Material provided:
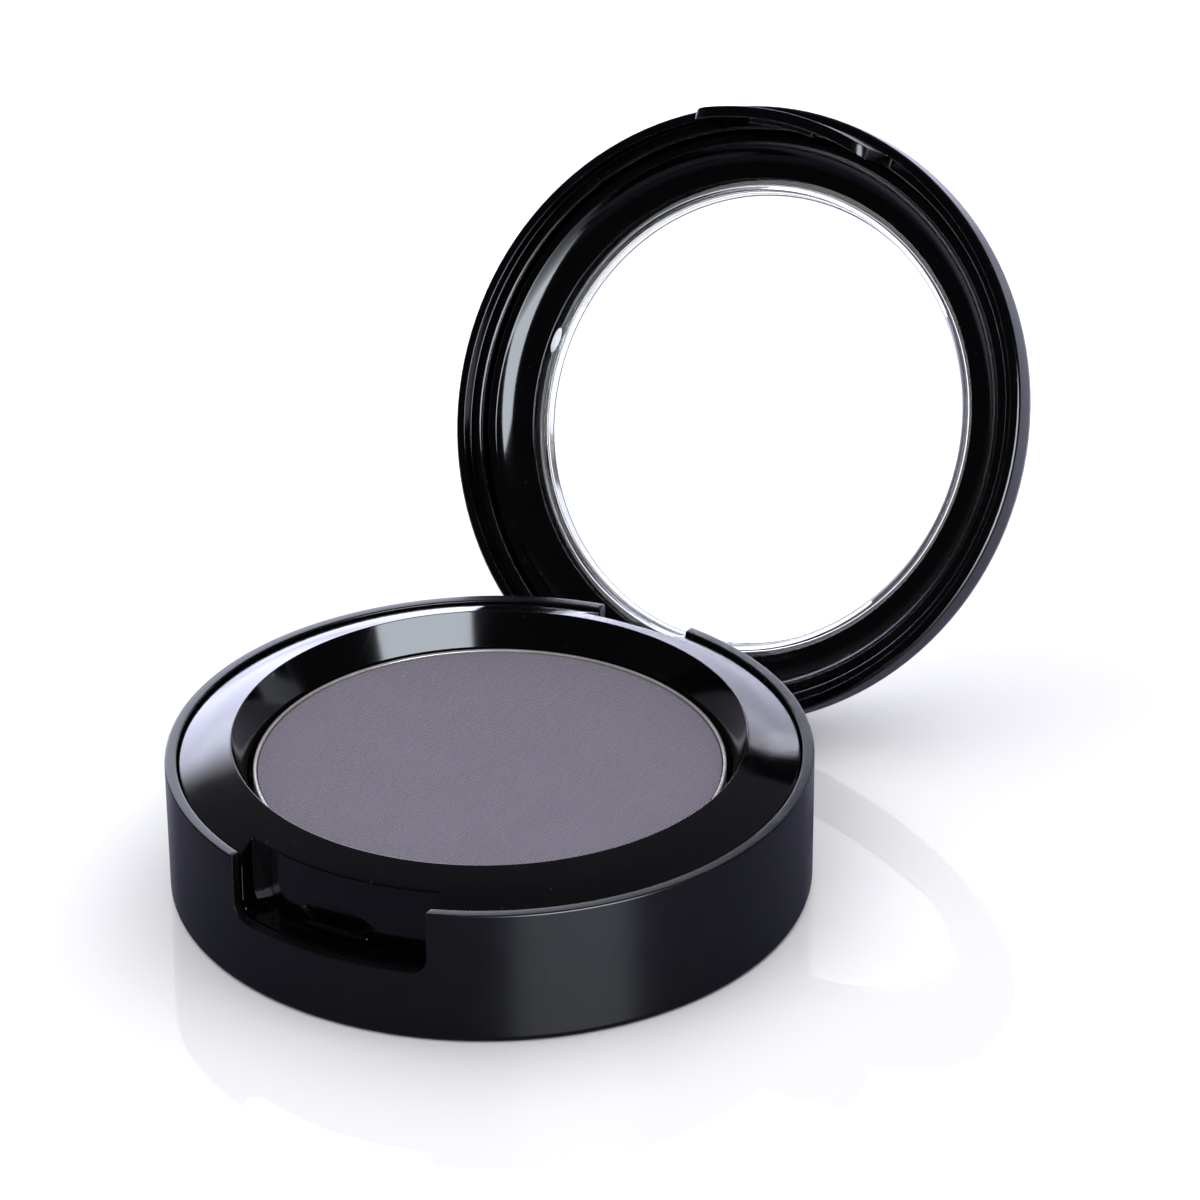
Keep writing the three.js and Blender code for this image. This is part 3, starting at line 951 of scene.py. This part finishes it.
# the lug's shelf runs out past the lid's wall and is cut off there
lid = {
    "radius": 30.0, "rim": 13.5, "bandInner": 27.85, "bandHeight": 14.85,
    "stepRadius": 29.0, "glossTop": 18.6,
    "shoulder": [
        (30, 15.9), (29.8, 16.8), (29.2, 17.8), (28.3, 18.5), (27, 19.05), (25, 19.4), (22.7, 19.6),
    ],
    "hollow": [(22.7, 18.7), (24.9, 18.62), (26.3, 18.35), (27.2, 17.95), (27.85, 17.35)],
    "tabHalf": 9.3, "tabTip": 8.0, "tabCorner": 1.3, "tabInner": 28.05, "tabOuter": 29.1,
    "tabRoot": 15.15, "nibHalf": 3.4, "nibInner": 27.6, "nibRoot": 28.35, "nibLow": 8.6, "nibHigh": 9.6,
    "lugHalf": 4.4, "lugRadius": 1.3, "lugBore": 0.8, "lugOuter": 29.85, "lugTop": 15.05,
    "lugShelf": (31.0, 7.4), "edgeRound": 0.1, "rimRound": 0.4, "windowRound": 0.15,
}


def makeLidShell(lid):
    outline = [
        (lid["bandInner"], lid["bandHeight"]),
        (lid["stepRadius"], lid["bandHeight"]),
        (lid["stepRadius"], lid["rim"]),
        (lid["radius"], lid["rim"]),
        *smoothRun(lid["shoulder"], 4),
        *smoothRun(lid["hollow"], 3),
    ]
    shell = turnOnLathe("lidShell", outline)
    plate = makeTongue(
        "tabPlate", lid["tabHalf"], lid["tabTip"], lid["tabRoot"], lid["tabCorner"], -pastRim, -pastWall
    )
    below, above = lid["tabTip"] - 1, lid["tabRoot"] + 1
    tab = turnOnLathe("tab", [
        (lid["tabInner"], below), (lid["tabOuter"], below),
        (lid["tabOuter"], above), (lid["tabInner"], above),
    ], 192)
    combine(tab, plate, "INTERSECT")
    nib = turnOnLathe("nib", [
        (lid["nibInner"], lid["nibLow"]), (lid["nibRoot"], lid["nibLow"]),
        (lid["nibRoot"], lid["nibHigh"]), (lid["nibInner"], lid["nibHigh"]),
    ], 192)
    half = lid["nibHalf"]
    front = makeBlock("nibTool", (-half, -pastRim, lid["nibLow"] - 1), (half, 0, lid["rim"]))
    combine(nib, front, "INTERSECT")
    combine(tab, nib, "UNION")
    combine(shell, tab, "UNION")
    y, z = hingeLine[1] / mm, hingeLine[2] / mm
    lug = cutPlate("lug", [
        (y - lid["lugRadius"], lid["lugTop"]),
        *arcRun((y, z), lid["lugRadius"], 180, 300, 12),
        lid["lugShelf"],
        (lid["lugShelf"][0], lid["lugTop"]),
    ], -lid["lugHalf"], lid["lugHalf"])
    above = lid["lugTop"] + aboveRim
    drum = turnOnLathe("drumTool", [(0, 0), (lid["lugOuter"], 0), (lid["lugOuter"], above), (0, above)])
    combine(lug, drum, "INTERSECT")
    combine(lug, makeBar("boreTool", lid["lugBore"], 2 * pastRim, (0, y, z), 48))
    combine(shell, lug, "UNION")
    special = [
        (onRing(lid["radius"], lid["rim"]), lid["rimRound"]),
        (onRing(lid["bandInner"], lid["bandHeight"]), lid["rimRound"]),
        (onRing(*lid["shoulder"][-1]), lid["windowRound"]),
    ]
    softenEdges(shell, 30, lid["edgeRound"], special)
    pick(shell)
    shell.data.materials.append(satinBlack)
    shell.data.materials.append(glossBlack)
    for face in shell.data.polygons:     # the inside and the rim's land are glossier
        middle, facing = face.center / mm, face.normal
        inward = facing.x * middle.x + facing.y * middle.y < 0
        onLand = radiusOf(middle) > lid["bandInner"] - 0.1 and middle.z > lid["rim"] - 0.1
        if (onLand and facing.z < -0.3) or (inward and middle.z < lid["glossTop"]):
            face.material_index = 1
    layBack(shell)
    fit(shell, "lid", "lid_shell", "satin_black_plastic")


makeLidShell(lid)
print("lid shell is moulded")


liner = {
    "outer": 27.6, "rim": 15.9, "ceiling": 17.5, "cove": 3.2, "coveCentre": 24.0,
    "inner": 23.4, "seat": 17.95, "seatRadius": 24.7, "edgeRound": 0.1,
    "back": [(27.6, 17), (27, 17.6), (26.1, 17.98), (24.7, 18.25)],
}


def makeLidLiner(liner):
    centre = (liner["coveCentre"], liner["ceiling"] - liner["cove"])
    ring = turnOnLathe("lidLiner", [
        (liner["inner"], liner["ceiling"]),
        *arcRun(centre, liner["cove"], 90, 30, 12),
        (liner["outer"], liner["rim"]),
        *smoothRun(liner["back"], 3),
        (liner["seatRadius"], liner["seat"]),
        (liner["inner"], liner["seat"]),
    ])
    softenEdges(ring, 30, liner["edgeRound"])
    layBack(ring)
    fit(ring, "lid", "lid_liner", "gloss_black_plastic", glossBlack)


window = {
    "underside": 18.3, "ridgeInner": 22.3, "ridgeOuter": 22.7, "ridgeLow": 17.8,
    "flange": 24.4, "flangeLow": 18.05, "flangeTop": 18.4, "raised": 22.05, "top": 19.8,
    "draft": 0.1, "edgeRound": 0.08, "topRound": 0.12,
}


def makeLidWindow(window):
    draft = window["draft"]
    pane = turnOnLathe("lidWindow", [
        (0, window["underside"]),
        (window["ridgeInner"] - draft, window["underside"]),
        (window["ridgeInner"], window["ridgeLow"]),
        (window["ridgeOuter"], window["ridgeLow"]),
        (window["ridgeOuter"] + draft, window["flangeLow"]),
        (window["flange"], window["flangeLow"]),
        (window["flange"], window["flangeTop"]),
        (window["raised"], window["flangeTop"]),
        (window["raised"] - draft, window["top"]),
        (0, window["top"]),
    ], 160)
    topEdge = onRing(window["raised"] - draft, window["top"])
    softenEdges(pane, 30, window["edgeRound"], [(topEdge, window["topRound"])])
    layBack(pane)
    fit(pane, "lid", "lid_window", "clear_plastic", clearPlastic)


glueDab = {"around": 7, "radius": 22.8, "height": 17.85, "size": (0.38, 1.3, 0.3), "rough": 0.13}


def makeGlueDab(dab):
    # a dab of glue that squeezed out beside the window's ridge
    turn = math.radians(180 + dab["around"])
    deselectAll()
    bpy.ops.mesh.primitive_ico_sphere_add(subdivisions=5, radius=mm, location=(0, 0, 0))
    blob = bpy.context.object
    blob.name = blob.data.name = "windowGlue"
    bpy.ops.object.mode_set(mode="EDIT")
    bpy.ops.mesh.select_all(action="SELECT")
    bpy.ops.transform.resize(value=dab["size"])
    bpy.ops.transform.vertex_random(offset=dab["rough"] * mm, uniform=0.6, seed=4)
    bpy.ops.mesh.vertices_smooth(factor=0.5, repeat=6)
    bpy.ops.transform.translate(value=(dab["radius"] * mm, 0, dab["height"] * mm))
    bpy.ops.transform.rotate(value=-turn, orient_axis="Z", center_override=(0, 0, 0))
    bpy.ops.object.mode_set(mode="OBJECT")
    smoothOff(blob, 60)
    layBack(blob)
    blob.data.materials.append(setGlue)
    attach(blob, "lid")


makeLidLiner(liner)
makeLidWindow(window)
makeGlueDab(glueDab)
print("liner and window are in the lid")


print("sizes are written")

Aim of the exercise: Your task is to repeat every line exactly.

Written answer:
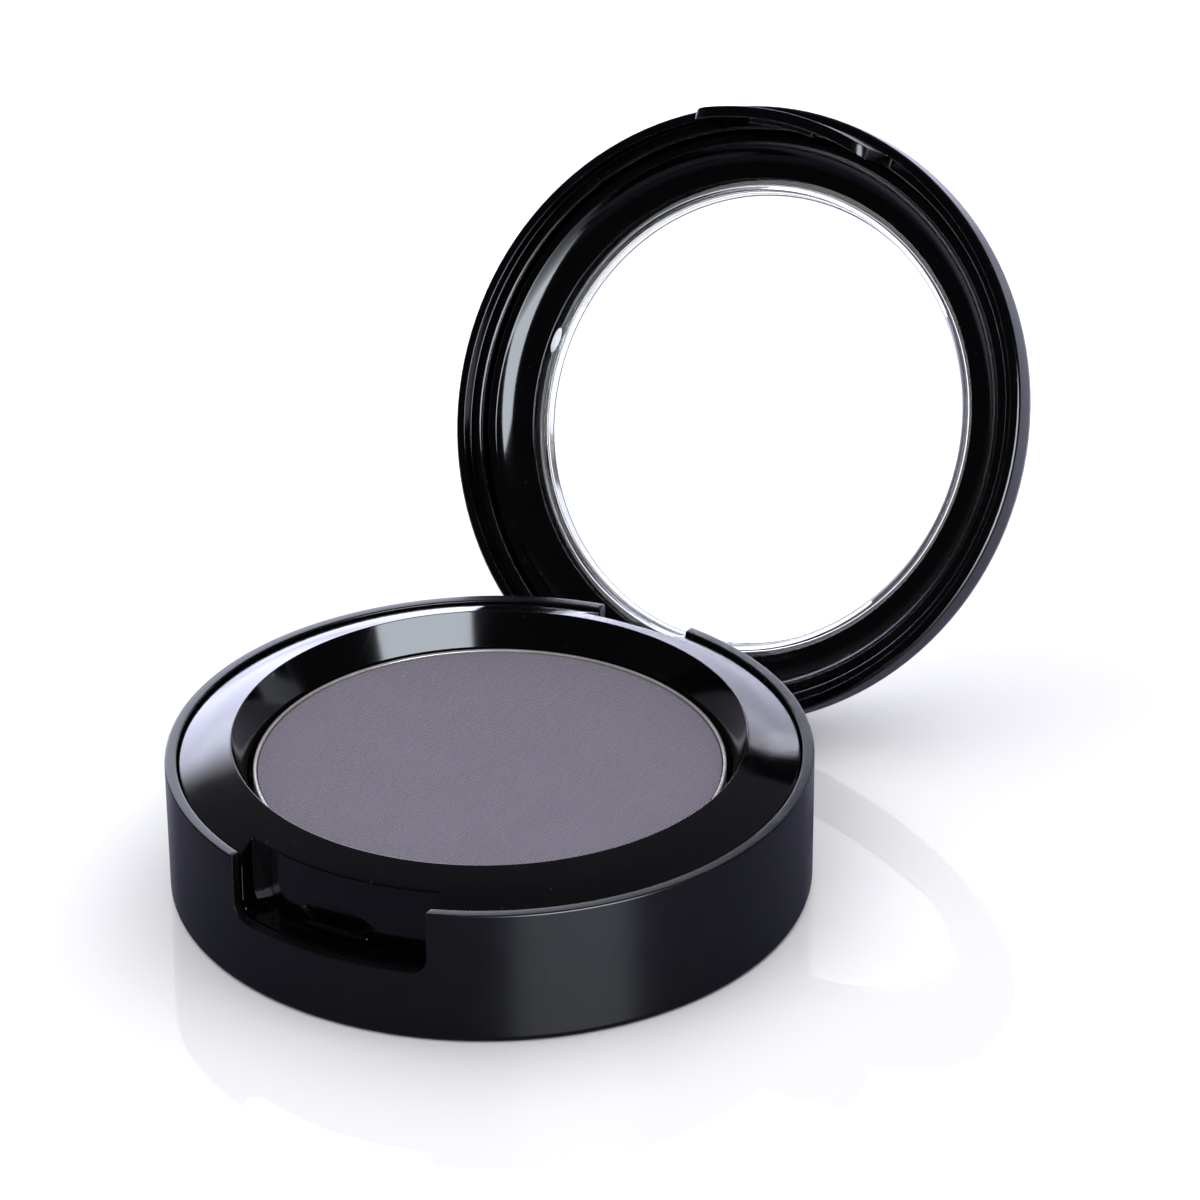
Keep writing the three.js and Blender code for this image. This is part 3, starting at line 951 of scene.py. This part finishes it.
# the lug's shelf runs out past the lid's wall and is cut off there
lid = {
    "radius": 30.0, "rim": 13.5, "bandInner": 27.85, "bandHeight": 14.85,
    "stepRadius": 29.0, "glossTop": 18.6,
    "shoulder": [
        (30, 15.9), (29.8, 16.8), (29.2, 17.8), (28.3, 18.5), (27, 19.05), (25, 19.4), (22.7, 19.6),
    ],
    "hollow": [(22.7, 18.7), (24.9, 18.62), (26.3, 18.35), (27.2, 17.95), (27.85, 17.35)],
    "tabHalf": 9.3, "tabTip": 8.0, "tabCorner": 1.3, "tabInner": 28.05, "tabOuter": 29.1,
    "tabRoot": 15.15, "nibHalf": 3.4, "nibInner": 27.6, "nibRoot": 28.35, "nibLow": 8.6, "nibHigh": 9.6,
    "lugHalf": 4.4, "lugRadius": 1.3, "lugBore": 0.8, "lugOuter": 29.85, "lugTop": 15.05,
    "lugShelf": (31.0, 7.4), "edgeRound": 0.1, "rimRound": 0.4, "windowRound": 0.15,
}


def makeLidShell(lid):
    outline = [
        (lid["bandInner"], lid["bandHeight"]),
        (lid["stepRadius"], lid["bandHeight"]),
        (lid["stepRadius"], lid["rim"]),
        (lid["radius"], lid["rim"]),
        *smoothRun(lid["shoulder"], 4),
        *smoothRun(lid["hollow"], 3),
    ]
    shell = turnOnLathe("lidShell", outline)
    plate = makeTongue(
        "tabPlate", lid["tabHalf"], lid["tabTip"], lid["tabRoot"], lid["tabCorner"], -pastRim, -pastWall
    )
    below, above = lid["tabTip"] - 1, lid["tabRoot"] + 1
    tab = turnOnLathe("tab", [
        (lid["tabInner"], below), (lid["tabOuter"], below),
        (lid["tabOuter"], above), (lid["tabInner"], above),
    ], 192)
    combine(tab, plate, "INTERSECT")
    nib = turnOnLathe("nib", [
        (lid["nibInner"], lid["nibLow"]), (lid["nibRoot"], lid["nibLow"]),
        (lid["nibRoot"], lid["nibHigh"]), (lid["nibInner"], lid["nibHigh"]),
    ], 192)
    half = lid["nibHalf"]
    front = makeBlock("nibTool", (-half, -pastRim, lid["nibLow"] - 1), (half, 0, lid["rim"]))
    combine(nib, front, "INTERSECT")
    combine(tab, nib, "UNION")
    combine(shell, tab, "UNION")
    y, z = hingeLine[1] / mm, hingeLine[2] / mm
    lug = cutPlate("lug", [
        (y - lid["lugRadius"], lid["lugTop"]),
        *arcRun((y, z), lid["lugRadius"], 180, 300, 12),
        lid["lugShelf"],
        (lid["lugShelf"][0], lid["lugTop"]),
    ], -lid["lugHalf"], lid["lugHalf"])
    above = lid["lugTop"] + aboveRim
    drum = turnOnLathe("drumTool", [(0, 0), (lid["lugOuter"], 0), (lid["lugOuter"], above), (0, above)])
    combine(lug, drum, "INTERSECT")
    combine(lug, makeBar("boreTool", lid["lugBore"], 2 * pastRim, (0, y, z), 48))
    combine(shell, lug, "UNION")
    special = [
        (onRing(lid["radius"], lid["rim"]), lid["rimRound"]),
        (onRing(lid["bandInner"], lid["bandHeight"]), lid["rimRound"]),
        (onRing(*lid["shoulder"][-1]), lid["windowRound"]),
    ]
    softenEdges(shell, 30, lid["edgeRound"], special)
    pick(shell)
    shell.data.materials.append(satinBlack)
    shell.data.materials.append(glossBlack)
    for face in shell.data.polygons:     # the inside and the rim's land are glossier
        middle, facing = face.center / mm, face.normal
        inward = facing.x * middle.x + facing.y * middle.y < 0
        onLand = radiusOf(middle) > lid["bandInner"] - 0.1 and middle.z > lid["rim"] - 0.1
        if (onLand and facing.z < -0.3) or (inward and middle.z < lid["glossTop"]):
            face.material_index = 1
    layBack(shell)
    fit(shell, "lid", "lid_shell", "satin_black_plastic")


makeLidShell(lid)
print("lid shell is moulded")


liner = {
    "outer": 27.6, "rim": 15.9, "ceiling": 17.5, "cove": 3.2, "coveCentre": 24.0,
    "inner": 23.4, "seat": 17.95, "seatRadius": 24.7, "edgeRound": 0.1,
    "back": [(27.6, 17), (27, 17.6), (26.1, 17.98), (24.7, 18.25)],
}


def makeLidLiner(liner):
    centre = (liner["coveCentre"], liner["ceiling"] - liner["cove"])
    ring = turnOnLathe("lidLiner", [
        (liner["inner"], liner["ceiling"]),
        *arcRun(centre, liner["cove"], 90, 30, 12),
        (liner["outer"], liner["rim"]),
        *smoothRun(liner["back"], 3),
        (liner["seatRadius"], liner["seat"]),
        (liner["inner"], liner["seat"]),
    ])
    softenEdges(ring, 30, liner["edgeRound"])
    layBack(ring)
    fit(ring, "lid", "lid_liner", "gloss_black_plastic", glossBlack)


window = {
    "underside": 18.3, "ridgeInner": 22.3, "ridgeOuter": 22.7, "ridgeLow": 17.8,
    "flange": 24.4, "flangeLow": 18.05, "flangeTop": 18.4, "raised": 22.05, "top": 19.8,
    "draft": 0.1, "edgeRound": 0.08, "topRound": 0.12,
}


def makeLidWindow(window):
    draft = window["draft"]
    pane = turnOnLathe("lidWindow", [
        (0, window["underside"]),
        (window["ridgeInner"] - draft, window["underside"]),
        (window["ridgeInner"], window["ridgeLow"]),
        (window["ridgeOuter"], window["ridgeLow"]),
        (window["ridgeOuter"] + draft, window["flangeLow"]),
        (window["flange"], window["flangeLow"]),
        (window["flange"], window["flangeTop"]),
        (window["raised"], window["flangeTop"]),
        (window["raised"] - draft, window["top"]),
        (0, window["top"]),
    ], 160)
    topEdge = onRing(window["raised"] - draft, window["top"])
    softenEdges(pane, 30, window["edgeRound"], [(topEdge, window["topRound"])])
    layBack(pane)
    fit(pane, "lid", "lid_window", "clear_plastic", clearPlastic)


glueDab = {"around": 7, "radius": 22.8, "height": 17.85, "size": (0.38, 1.3, 0.3), "rough": 0.13}


def makeGlueDab(dab):
    # a dab of glue that squeezed out beside the window's ridge
    turn = math.radians(180 + dab["around"])
    deselectAll()
    bpy.ops.mesh.primitive_ico_sphere_add(subdivisions=5, radius=mm, location=(0, 0, 0))
    blob = bpy.context.object
    blob.name = blob.data.name = "windowGlue"
    bpy.ops.object.mode_set(mode="EDIT")
    bpy.ops.mesh.select_all(action="SELECT")
    bpy.ops.transform.resize(value=dab["size"])
    bpy.ops.transform.vertex_random(offset=dab["rough"] * mm, uniform=0.6, seed=4)
    bpy.ops.mesh.vertices_smooth(factor=0.5, repeat=6)
    bpy.ops.transform.translate(value=(dab["radius"] * mm, 0, dab["height"] * mm))
    bpy.ops.transform.rotate(value=-turn, orient_axis="Z", center_override=(0, 0, 0))
    bpy.ops.object.mode_set(mode="OBJECT")
    smoothOff(blob, 60)
    layBack(blob)
    blob.data.materials.append(setGlue)
    attach(blob, "lid")


makeLidLiner(liner)
makeLidWindow(window)
makeGlueDab(glueDab)
print("liner and window are in the lid")


print("sizes are written")